Braintree has a number of such places where you can do this, with one of the easiest ones to get to being Sunset Lake just west of South Braintree Square. This serene body of water is — as you might expect — particularly beautiful at dusk, but the views from the park areas near the square are great anytime, and especially when there’s snow on the ground. Near Sunset Lake just beyond the northern edge of South Braintree Square is French’s Common and a charming little village green, both of which abut the town hall and are across the street from the library.
While you won’t find much walking around here, it’s a perfect spot to sit and have a bite, that is, if it’s a mild winter day with no snow on the ground. Heading toward East Braintree is Pond Meadow, a conservation area that extends into Weymouth as well, having more than 300 acres of woodlands, fields and a gorgeous pond with a dam that has memorable views from the top of it, and there are plenty of benches and picnic tables (and docks) throughout.

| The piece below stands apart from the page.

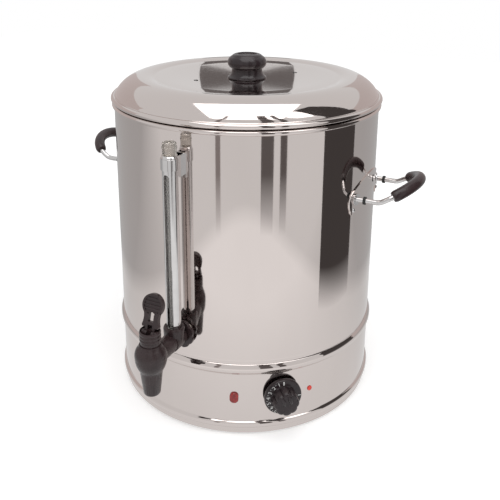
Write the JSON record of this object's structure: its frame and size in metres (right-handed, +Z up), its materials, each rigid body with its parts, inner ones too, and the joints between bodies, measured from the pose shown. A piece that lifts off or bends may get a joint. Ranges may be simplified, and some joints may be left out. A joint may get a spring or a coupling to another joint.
{
  "type": "hot water urn",
  "caption": "Upright round catering urn with a lift-off domed lid, two side handles, a lever tap under a guarded sight gauge, a dial and a lamp on its base.",
  "frame": {"origin": "on the vessel's axis, at the level of the surface that the rubber feet stand on", "axes": "+Z up along the vessel's axis, -Y towards the tap, +X to the right for someone facing the tap"},
  "size_m": [0.5016, 0.4689, 0.4673],
  "materials": {
    "polished_steel": "mirror polished",
    "plain_steel": "satin",
    "element_steel": "heat darkened",
    "chrome": "bright",
    "brass": "satin",
    "copper": "satin",
    "rubber": "matt",
    "silicone": "satin",
    "dark_plastic": "semi gloss",
    "white_plastic": "matt",
    "lamp_red": "gloss",
    "dot_red": "gloss",
    "clear_glass": "clear",
    "clear_plastic": "clear"
  },
  "bodies": {
    "urn": {"tank": "polished_steel", "base_skirt": "polished_steel", "base_plate": "plain_steel", "base_screws": "plain_steel", "cover_brackets": "plain_steel", "rubber_feet": "rubber", "heating_element": "element_steel", "element_nuts": "brass", "element_seals": "silicone", "thermostat": "plain_steel", "thermostat_nut": "plain_steel", "sensor_bulb": "copper", "boil_dry_cutout": "dark_plastic", "terminal_block": "white_plastic", "earth_stud": "brass", "cable_gland": "dark_plastic", "lamp_lens": "lamp_red", "lamp_body": "dark_plastic", "pointer_dot": "dot_red", "tap_body": "dark_plastic", "tap_outer_nut": "dark_plastic", "tap_inner_nut": "dark_plastic", "tap_outer_washer": "silicone", "tap_inner_washer": "silicone", "tap_bonnet": "dark_plastic", "lever_pin": "plain_steel", "gauge_glass": "clear_glass", "gauge_guard": "chrome", "gauge_seal": "silicone", "gauge_cap": "clear_plastic", "gauge_clip": "chrome", "handle_wire_right": "chrome", "handle_grip_right": "dark_plastic", "handle_ferrules_right": "rubber", "handle_plate_right": "polished_steel", "handle_rivets_right": "plain_steel", "handle_wire_left": "chrome", "handle_grip_left": "dark_plastic", "handle_ferrules_left": "rubber", "handle_plate_left": "polished_steel", "handle_rivets_left": "plain_steel"},
    "lid": {"lid_shell": "polished_steel", "lid_knob": "dark_plastic", "lid_screw": "plain_steel", "lid_washer": "plain_steel"},
    "lever": {"tap_lever": "dark_plastic"},
    "stem": {"valve_stem": "dark_plastic", "seat_cup": "silicone", "valve_spring": "plain_steel"},
    "dial": {"dial_knob": "dark_plastic", "dial_shaft": "brass"}
  },
  "joints": [
    {"name": "lid_lift", "type": "slide", "parent": "urn", "child": "lid", "axis": [0, 0, 1], "range_m": [0, 0.12]},
    {"name": "lever_tilt", "type": "hinge", "parent": "urn", "child": "lever", "pos_m": [0, -0.252, 0.176], "axis": [1, 0, 0], "range_deg": [0, 35], "stiffness_Nm_per_rad": 0.2, "springref_deg": -11.46},
    {"name": "stem_lift", "type": "slide", "parent": "urn", "child": "stem", "axis": [0, 0, 1], "range_m": [0, 0.0036], "deforming": ["valve_spring"]},
    {"name": "dial_turn", "type": "hinge", "parent": "urn", "child": "dial", "pos_m": [0.12019, -0.13826, 0.058], "axis": [-0.6561, 0.7547, 0], "range_deg": [0, 250]}
  ],
  "couplings": [
    {"joint": "stem_lift", "follows": "lever_tilt", "m_per_rad": 0.00585}
  ]
}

Finally, while the Blue Hills reservation has just a tiny bit of its 7,000 acres in Braintree, you’ll find some pretty interesting sections of this massive outdoor space in town (or just over the border), including a little wedge between West Street and the highway near the Randolph line that includes a small part of the “old” Route 128, while entrances off Wood Road near Widowmaker and Bin Ends will lead you into Quincy and the heart of the park where you could hike 10 or more miles if you’re so inclined.
Braintree is one of those overlooked communities that is much more than simply a place with a mall and a major highway intersection, and even though a number of restaurant chains do make their home here (mostly near the mall and in other shopping center areas), there are also endless options on the indie dining side, nearly all of which offer takeout.
Do yourself a favor and go beyond the plaza sometime to search for takeout and maybe a bench on which to sit, and you’ll soon forget all about the constant hum of the highway and the crowds.